Extreme Weather

Typhoon Hagibis affecting Japan travel: what to know

Lilit Marcus, CNNUpdated 11th October 2019
(CNN) — As Typhoon Hagibis threatens to wreak havoc in Japan, travelers may find themselves having to change plans at the last minute.
Tourists in Japan for the Rugby World Cup have already been affected by the impending storm. Two matches, England-France and New Zealand-Italy, have been preemptively canceled.
Although Hagibis was previously classified as a "super typhoon," the JTWC (Joint Typhoon Warning Center) has downgraded the storm to simply "a typhoon," with sustained winds of 220 kph and gusts up to 270 kph, the equivalent of a category four hurricane.
Currently, Hagibis is moving North-north-west at a speed of about 22 kilometers per hour. It is predicted to weaken as it approaches landfall near Tokyo in the next 24 to 36 hours.

Airports

Japan's national airlines are exercising caution. Flights departing and arriving from both Tokyo airports (Haneda and Narita) on October 12 have been canceled, affecting a total of at least 1187 flights and nearly 190,000 passengers.
Of that total, All Nippon Airways (ANA) canceled a total of 602 flights (490 domestic and 112 international), affecting 101,000 passengers.
Meanwhile, Japan Airlines (JAL) canceled a total of 585 flights (513 domestic, 72 international), affecting 88,000 passengers.
JAL is informing travelers that the company "will not charge any handling fees for the changes or refunds resulting from the anticipated effects on operations caused by bad weather (typhoon, etc) or natural disasters."

Trains

Rail companies are planning to cancel or reduce train operation through Saturday, October 12, with real-time updates on their websites and social media accounts as events warrant.
However, sources expect that most train and subway service around Tokyo and central Japan will be halted from before noon Saturday, if not earlier.
The Central Japan Railway Company, usually referred to as JR Central, announced that it has canceled nearly all bullet trains departing Tokyo and Osaka on October 12, which number approximately 400 departures.
The East Japan Railway Company, which operates commuter trains to both of Tokyo's airports, has contingency plans in place as well. Their website notes that "there is a possibility that operations of the conventional lines and Shinkansen will be suspended on October 12 and 13 due to Typhoon No.19 [Hagibis is the 19th typhoon of this year's season]."
Travelers hoping to drive or take a taxi to get around in place of the train will also need to be cautious. Some roads in and around the capital are closed, with more to be expected as the typhoon hits.

More than Typhoon Hagibis

Japan is still reeling from the impact of Typhoon Faxai, which inflicted severe damage on Chiba prefecture in September.
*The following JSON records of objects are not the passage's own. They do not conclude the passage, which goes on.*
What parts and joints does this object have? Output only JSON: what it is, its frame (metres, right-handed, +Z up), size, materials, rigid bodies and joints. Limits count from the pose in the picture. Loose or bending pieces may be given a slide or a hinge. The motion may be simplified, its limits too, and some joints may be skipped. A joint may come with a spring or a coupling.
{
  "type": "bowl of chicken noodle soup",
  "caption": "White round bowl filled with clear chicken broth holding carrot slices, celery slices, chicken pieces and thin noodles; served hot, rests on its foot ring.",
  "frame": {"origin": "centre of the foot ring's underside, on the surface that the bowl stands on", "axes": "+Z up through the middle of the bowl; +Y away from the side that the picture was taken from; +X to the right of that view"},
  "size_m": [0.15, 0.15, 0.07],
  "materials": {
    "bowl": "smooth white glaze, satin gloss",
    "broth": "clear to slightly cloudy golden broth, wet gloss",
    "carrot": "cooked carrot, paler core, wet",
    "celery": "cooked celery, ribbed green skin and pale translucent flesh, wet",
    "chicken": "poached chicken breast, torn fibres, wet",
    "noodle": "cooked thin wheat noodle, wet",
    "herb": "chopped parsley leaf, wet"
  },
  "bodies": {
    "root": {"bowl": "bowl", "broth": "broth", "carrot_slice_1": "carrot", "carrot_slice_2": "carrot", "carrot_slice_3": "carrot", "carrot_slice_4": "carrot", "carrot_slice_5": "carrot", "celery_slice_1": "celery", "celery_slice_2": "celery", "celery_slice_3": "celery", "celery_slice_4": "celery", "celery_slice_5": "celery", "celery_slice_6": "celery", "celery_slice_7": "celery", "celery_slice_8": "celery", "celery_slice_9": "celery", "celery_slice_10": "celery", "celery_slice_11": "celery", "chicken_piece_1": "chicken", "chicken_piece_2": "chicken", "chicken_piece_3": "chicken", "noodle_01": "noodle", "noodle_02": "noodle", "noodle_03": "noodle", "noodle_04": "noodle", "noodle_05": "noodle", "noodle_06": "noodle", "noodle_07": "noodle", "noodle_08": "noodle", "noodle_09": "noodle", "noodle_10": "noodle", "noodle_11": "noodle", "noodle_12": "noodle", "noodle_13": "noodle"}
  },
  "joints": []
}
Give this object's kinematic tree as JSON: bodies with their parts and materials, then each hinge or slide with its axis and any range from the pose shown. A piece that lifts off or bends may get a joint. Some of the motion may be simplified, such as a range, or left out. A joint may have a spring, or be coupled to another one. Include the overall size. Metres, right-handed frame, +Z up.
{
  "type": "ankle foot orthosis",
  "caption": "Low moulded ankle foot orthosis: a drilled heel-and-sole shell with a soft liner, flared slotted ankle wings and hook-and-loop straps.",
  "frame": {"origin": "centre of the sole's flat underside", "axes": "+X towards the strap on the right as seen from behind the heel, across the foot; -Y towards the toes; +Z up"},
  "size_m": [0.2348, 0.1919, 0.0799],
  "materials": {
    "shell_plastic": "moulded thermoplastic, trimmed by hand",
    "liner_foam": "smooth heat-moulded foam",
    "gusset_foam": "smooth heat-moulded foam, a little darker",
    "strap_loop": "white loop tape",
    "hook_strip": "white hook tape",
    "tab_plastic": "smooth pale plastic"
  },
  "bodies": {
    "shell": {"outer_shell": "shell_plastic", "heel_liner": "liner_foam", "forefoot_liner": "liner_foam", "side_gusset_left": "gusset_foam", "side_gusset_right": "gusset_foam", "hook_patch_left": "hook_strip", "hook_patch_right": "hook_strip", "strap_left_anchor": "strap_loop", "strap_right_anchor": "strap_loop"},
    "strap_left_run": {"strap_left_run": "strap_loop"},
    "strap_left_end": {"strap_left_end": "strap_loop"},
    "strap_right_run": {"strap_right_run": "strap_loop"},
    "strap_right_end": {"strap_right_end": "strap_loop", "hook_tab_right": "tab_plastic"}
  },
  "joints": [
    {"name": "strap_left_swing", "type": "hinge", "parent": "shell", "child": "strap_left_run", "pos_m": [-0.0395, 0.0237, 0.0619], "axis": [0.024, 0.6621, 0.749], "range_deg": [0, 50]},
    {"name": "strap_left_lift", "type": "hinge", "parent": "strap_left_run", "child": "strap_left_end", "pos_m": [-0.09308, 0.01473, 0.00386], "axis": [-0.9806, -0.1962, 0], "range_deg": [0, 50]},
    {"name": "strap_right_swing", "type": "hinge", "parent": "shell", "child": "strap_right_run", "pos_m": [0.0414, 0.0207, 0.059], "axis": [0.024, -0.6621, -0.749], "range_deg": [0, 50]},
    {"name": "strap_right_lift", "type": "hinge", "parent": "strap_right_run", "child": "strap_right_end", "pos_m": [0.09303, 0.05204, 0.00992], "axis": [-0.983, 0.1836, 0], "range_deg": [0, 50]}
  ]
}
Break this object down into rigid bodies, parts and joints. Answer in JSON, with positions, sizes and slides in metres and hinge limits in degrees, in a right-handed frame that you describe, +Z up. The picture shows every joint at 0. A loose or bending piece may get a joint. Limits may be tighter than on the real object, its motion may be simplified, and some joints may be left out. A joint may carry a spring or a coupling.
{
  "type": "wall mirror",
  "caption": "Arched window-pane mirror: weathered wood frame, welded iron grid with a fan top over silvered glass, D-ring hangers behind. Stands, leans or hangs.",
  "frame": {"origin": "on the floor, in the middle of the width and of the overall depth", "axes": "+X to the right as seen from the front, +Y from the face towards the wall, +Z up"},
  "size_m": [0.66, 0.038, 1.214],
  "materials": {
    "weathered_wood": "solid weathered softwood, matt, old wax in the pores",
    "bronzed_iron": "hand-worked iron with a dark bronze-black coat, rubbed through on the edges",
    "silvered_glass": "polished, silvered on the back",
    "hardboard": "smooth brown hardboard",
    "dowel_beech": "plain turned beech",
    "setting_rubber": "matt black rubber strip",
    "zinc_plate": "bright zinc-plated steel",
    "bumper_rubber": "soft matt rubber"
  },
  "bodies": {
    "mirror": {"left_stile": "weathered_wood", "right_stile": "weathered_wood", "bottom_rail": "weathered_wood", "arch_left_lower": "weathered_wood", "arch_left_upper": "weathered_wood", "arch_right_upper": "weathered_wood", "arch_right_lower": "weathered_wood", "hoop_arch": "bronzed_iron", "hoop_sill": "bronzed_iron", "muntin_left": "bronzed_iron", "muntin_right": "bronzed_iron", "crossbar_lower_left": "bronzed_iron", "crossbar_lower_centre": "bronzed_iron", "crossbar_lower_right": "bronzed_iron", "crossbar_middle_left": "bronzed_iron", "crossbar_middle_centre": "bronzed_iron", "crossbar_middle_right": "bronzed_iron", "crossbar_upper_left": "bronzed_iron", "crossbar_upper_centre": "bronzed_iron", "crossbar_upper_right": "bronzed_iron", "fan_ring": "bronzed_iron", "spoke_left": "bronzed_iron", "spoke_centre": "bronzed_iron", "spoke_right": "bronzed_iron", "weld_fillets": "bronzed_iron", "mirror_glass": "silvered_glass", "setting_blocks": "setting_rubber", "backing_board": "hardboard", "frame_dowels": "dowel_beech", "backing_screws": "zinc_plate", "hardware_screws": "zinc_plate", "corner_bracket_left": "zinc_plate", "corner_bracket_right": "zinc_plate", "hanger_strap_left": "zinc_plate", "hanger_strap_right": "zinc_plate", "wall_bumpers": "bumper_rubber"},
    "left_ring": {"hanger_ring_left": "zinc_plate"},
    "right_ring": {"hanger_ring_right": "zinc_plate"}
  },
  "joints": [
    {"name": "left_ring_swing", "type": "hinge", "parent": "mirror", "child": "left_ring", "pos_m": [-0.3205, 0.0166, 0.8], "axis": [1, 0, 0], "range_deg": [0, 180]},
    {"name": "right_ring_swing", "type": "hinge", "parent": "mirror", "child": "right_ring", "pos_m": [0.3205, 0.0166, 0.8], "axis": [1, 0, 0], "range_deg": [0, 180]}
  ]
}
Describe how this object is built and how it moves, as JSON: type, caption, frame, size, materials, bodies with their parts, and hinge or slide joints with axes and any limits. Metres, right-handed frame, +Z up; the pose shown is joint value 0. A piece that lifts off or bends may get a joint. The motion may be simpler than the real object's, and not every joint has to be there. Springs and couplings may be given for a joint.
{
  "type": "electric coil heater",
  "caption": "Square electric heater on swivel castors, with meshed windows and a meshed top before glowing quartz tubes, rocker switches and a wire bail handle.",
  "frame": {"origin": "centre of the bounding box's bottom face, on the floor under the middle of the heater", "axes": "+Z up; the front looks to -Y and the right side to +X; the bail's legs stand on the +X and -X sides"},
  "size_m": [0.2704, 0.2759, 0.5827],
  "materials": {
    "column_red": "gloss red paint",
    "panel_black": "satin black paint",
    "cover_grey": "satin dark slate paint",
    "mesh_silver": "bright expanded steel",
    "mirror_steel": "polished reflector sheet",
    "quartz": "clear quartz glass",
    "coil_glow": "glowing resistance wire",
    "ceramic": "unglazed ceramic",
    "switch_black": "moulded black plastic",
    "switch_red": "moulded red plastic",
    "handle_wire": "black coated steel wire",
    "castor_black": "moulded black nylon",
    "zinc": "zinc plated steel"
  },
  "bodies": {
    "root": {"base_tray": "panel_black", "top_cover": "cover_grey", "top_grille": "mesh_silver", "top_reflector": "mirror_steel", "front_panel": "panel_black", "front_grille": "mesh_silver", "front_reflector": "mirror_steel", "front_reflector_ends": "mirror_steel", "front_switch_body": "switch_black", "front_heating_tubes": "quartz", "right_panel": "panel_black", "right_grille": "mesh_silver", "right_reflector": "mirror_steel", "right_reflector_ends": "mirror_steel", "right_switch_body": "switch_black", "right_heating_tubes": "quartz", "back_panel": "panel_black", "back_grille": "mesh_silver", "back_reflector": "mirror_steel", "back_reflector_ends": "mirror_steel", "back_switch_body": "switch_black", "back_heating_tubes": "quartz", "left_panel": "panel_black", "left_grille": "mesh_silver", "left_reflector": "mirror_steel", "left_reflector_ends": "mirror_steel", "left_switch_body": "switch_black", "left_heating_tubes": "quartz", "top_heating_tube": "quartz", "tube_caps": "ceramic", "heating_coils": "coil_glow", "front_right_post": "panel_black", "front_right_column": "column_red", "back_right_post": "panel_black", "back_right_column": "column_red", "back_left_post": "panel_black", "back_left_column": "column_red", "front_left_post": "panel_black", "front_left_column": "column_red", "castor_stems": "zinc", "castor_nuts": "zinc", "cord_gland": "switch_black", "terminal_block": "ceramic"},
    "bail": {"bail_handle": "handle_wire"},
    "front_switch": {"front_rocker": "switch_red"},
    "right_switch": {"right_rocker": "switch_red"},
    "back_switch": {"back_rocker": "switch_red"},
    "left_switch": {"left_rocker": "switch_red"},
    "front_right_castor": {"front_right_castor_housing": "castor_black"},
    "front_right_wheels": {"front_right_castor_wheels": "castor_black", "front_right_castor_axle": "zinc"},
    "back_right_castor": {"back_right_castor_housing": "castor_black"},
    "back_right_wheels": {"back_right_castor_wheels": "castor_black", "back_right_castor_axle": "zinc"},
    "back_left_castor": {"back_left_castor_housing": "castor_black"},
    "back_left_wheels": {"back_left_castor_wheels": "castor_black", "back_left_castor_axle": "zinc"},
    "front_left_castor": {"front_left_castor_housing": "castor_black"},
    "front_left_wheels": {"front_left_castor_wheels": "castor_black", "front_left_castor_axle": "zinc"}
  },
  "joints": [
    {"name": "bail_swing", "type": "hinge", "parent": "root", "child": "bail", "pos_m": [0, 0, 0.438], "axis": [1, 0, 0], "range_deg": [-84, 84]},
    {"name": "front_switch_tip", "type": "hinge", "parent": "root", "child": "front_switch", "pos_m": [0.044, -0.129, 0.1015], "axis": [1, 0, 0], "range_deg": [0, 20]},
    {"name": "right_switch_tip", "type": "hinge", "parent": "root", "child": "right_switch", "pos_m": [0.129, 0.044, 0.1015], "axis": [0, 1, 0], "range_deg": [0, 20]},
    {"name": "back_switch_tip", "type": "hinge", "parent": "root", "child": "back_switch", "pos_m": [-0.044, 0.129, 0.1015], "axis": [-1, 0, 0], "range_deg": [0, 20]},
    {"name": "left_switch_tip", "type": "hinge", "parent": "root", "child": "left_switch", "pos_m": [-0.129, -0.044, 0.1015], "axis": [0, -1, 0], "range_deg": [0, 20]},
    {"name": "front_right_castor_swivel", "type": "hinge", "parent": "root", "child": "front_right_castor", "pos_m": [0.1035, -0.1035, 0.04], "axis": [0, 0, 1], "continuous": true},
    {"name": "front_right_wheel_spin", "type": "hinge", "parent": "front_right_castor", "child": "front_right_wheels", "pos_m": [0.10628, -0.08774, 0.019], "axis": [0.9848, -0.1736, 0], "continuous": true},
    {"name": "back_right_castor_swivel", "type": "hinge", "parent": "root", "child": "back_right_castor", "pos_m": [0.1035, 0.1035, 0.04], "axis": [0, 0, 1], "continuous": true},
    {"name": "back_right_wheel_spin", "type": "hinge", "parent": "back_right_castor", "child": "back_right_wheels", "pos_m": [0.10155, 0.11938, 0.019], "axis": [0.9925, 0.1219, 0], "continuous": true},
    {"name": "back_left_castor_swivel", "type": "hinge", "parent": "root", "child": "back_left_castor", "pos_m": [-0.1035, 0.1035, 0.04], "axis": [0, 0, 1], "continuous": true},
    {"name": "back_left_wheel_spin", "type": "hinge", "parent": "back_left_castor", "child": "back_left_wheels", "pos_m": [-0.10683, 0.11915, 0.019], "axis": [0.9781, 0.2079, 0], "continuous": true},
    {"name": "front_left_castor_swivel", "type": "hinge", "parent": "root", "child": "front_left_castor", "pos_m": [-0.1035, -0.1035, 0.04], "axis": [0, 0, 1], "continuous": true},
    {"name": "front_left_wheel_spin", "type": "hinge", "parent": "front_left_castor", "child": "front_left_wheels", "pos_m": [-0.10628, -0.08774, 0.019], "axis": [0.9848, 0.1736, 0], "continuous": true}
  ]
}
Some 100 flights were canceled while the Keikyu rail line, which connects Tokyo and Yokohama to Haneda Airport, temporarily shut down.
More than 13,000 passengers were stranded at Tokyo's Narita International Airport in the storm's wake, and airport personnel handed out water, snacks and blankets to people who were stuck in the terminal overnight.
ANA joined the relief effort, offering frequent fliers the opportunity to donate their miles, which would be converted into Japanese yen, to rebuilding efforts in Chiba prefecture.
"ANA HD has already announced a donation of 2 million yen to Chiba prefecture in recovery efforts and will be donating an additional 3 million yen to the Japanese Red Cross Society to help support victims of the disaster," the airline said in a press release.
This piece is being updated as more information becomes available.